Tuesday, March 4, 2008

It's Not About the Bike

As you can probably tell, as of late I have been reading like a mad woman! It actually feels as though my life consists of work, running, reading, hanging with Sam and epsom baths! My latest read was Lance Armstrong's (with Sally Jenkins) It's Not About the Bike, My Journey Back to Life. It took me only the weekend to read through Armstrong's account of his life before and after cancer as an elite athlete. His narrative is genuine and unaffected. His story is motivational and inspiring.
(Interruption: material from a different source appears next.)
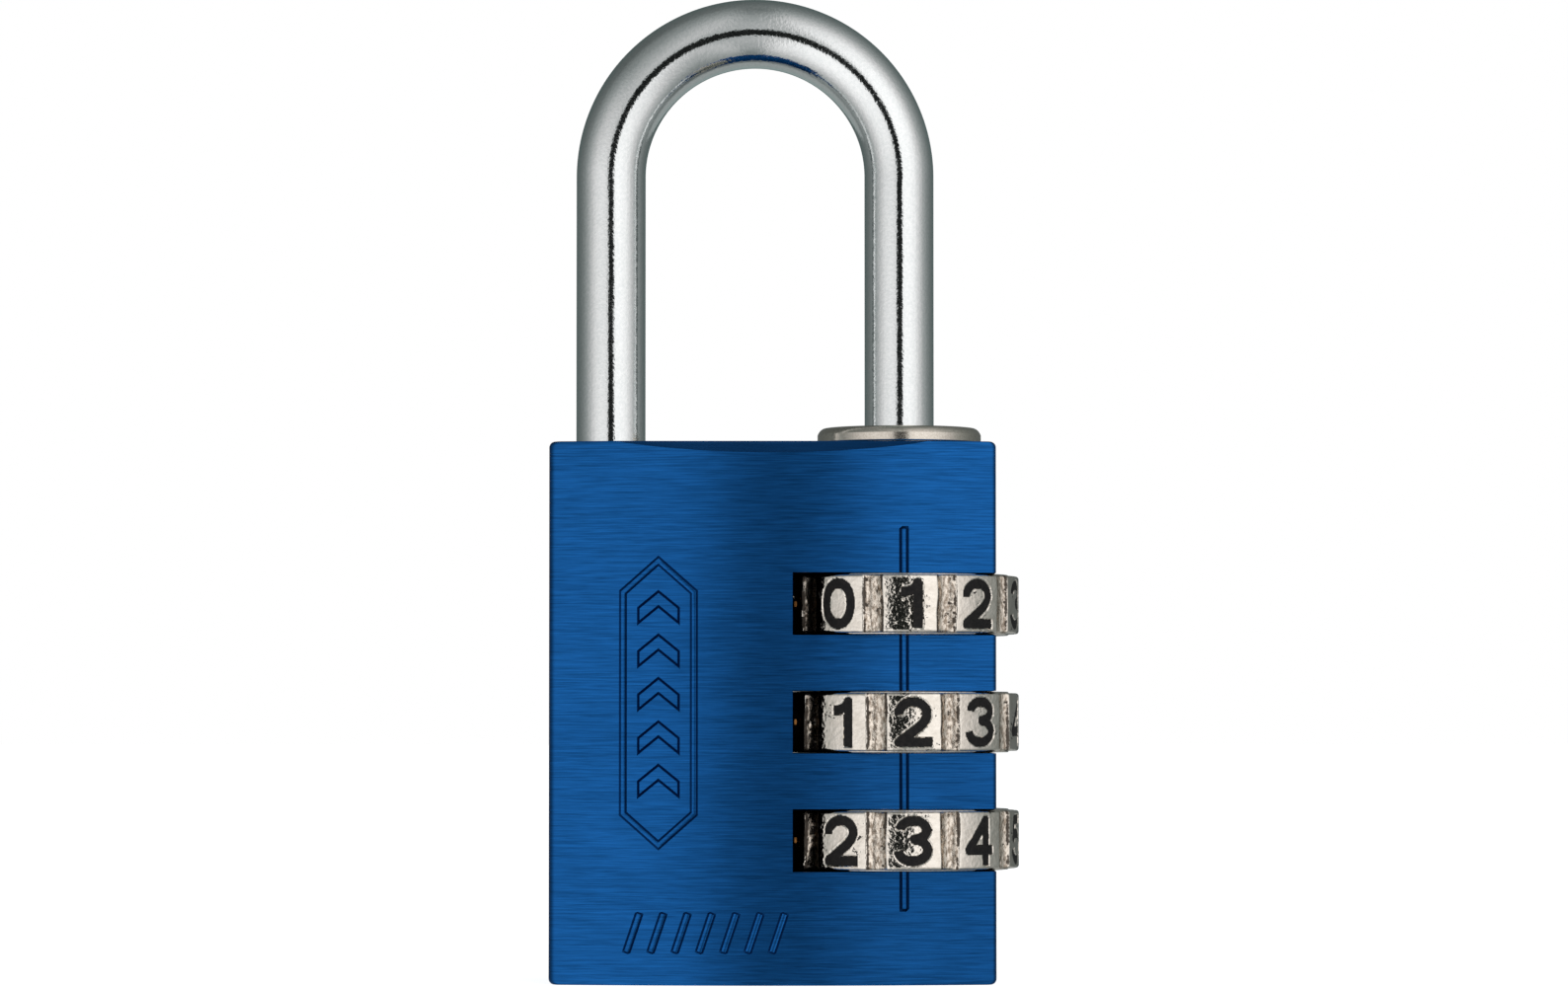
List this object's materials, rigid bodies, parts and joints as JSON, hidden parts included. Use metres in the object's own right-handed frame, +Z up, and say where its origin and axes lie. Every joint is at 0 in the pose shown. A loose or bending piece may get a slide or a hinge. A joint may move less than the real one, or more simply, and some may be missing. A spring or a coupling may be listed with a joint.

In 1996, young cycling phenom Armstrong discovered he had testicular cancer. In 1999, he won the Tour de France. Now he's a grateful husband, a new fatherAand a memoirist: with pluck, humility and verve, this volume covers his early life, his rise through the endurance sport world and his medical difficulties. Cancer "was like being run off the road by a truck, and I've got the scars to prove it," Armstrong declares. Earlier scars, he explains, came from a stepfather he casts as unworthy; early rewards, from his hardworking mother and from the triathlons and national bike races Armstrong won as a Texas teen. "The real racing action was over in Europe": after covering that, Armstrong and Jenkins (Men Will Be Boys, with Pat Summit, etc.) ascend to the scarier challenges of diagnoses and surgeries. As he gets worse, then better, Armstrong describes the affections of his racing friends and of the professionals who cared for him. Armstrong is honest and delightful on his relationship to wife Kristin (Kik), and goes into surprising detail about the technology that let them have a child. The memoir concludes with Armstrong's French victory and the birth of their son. The book features a disarming and spotless prose style, one far above par for sports memoirs. Bicycle-racing fans will enjoy the troves of inside information and the accounts of competitions, but Armstrong has set his sights on a wider meaning and readership: "When I was sick I saw more beauty and triumph and truth in a single day than I ever did in a bike race."
I could not have read this book at a better time. While coming up to mile 6 in my half, I could not help but think of Lance Armstrong and everything he had to endure before winning the Tour de France. It definitely made me feel lighter on my feet and a new found strength from within.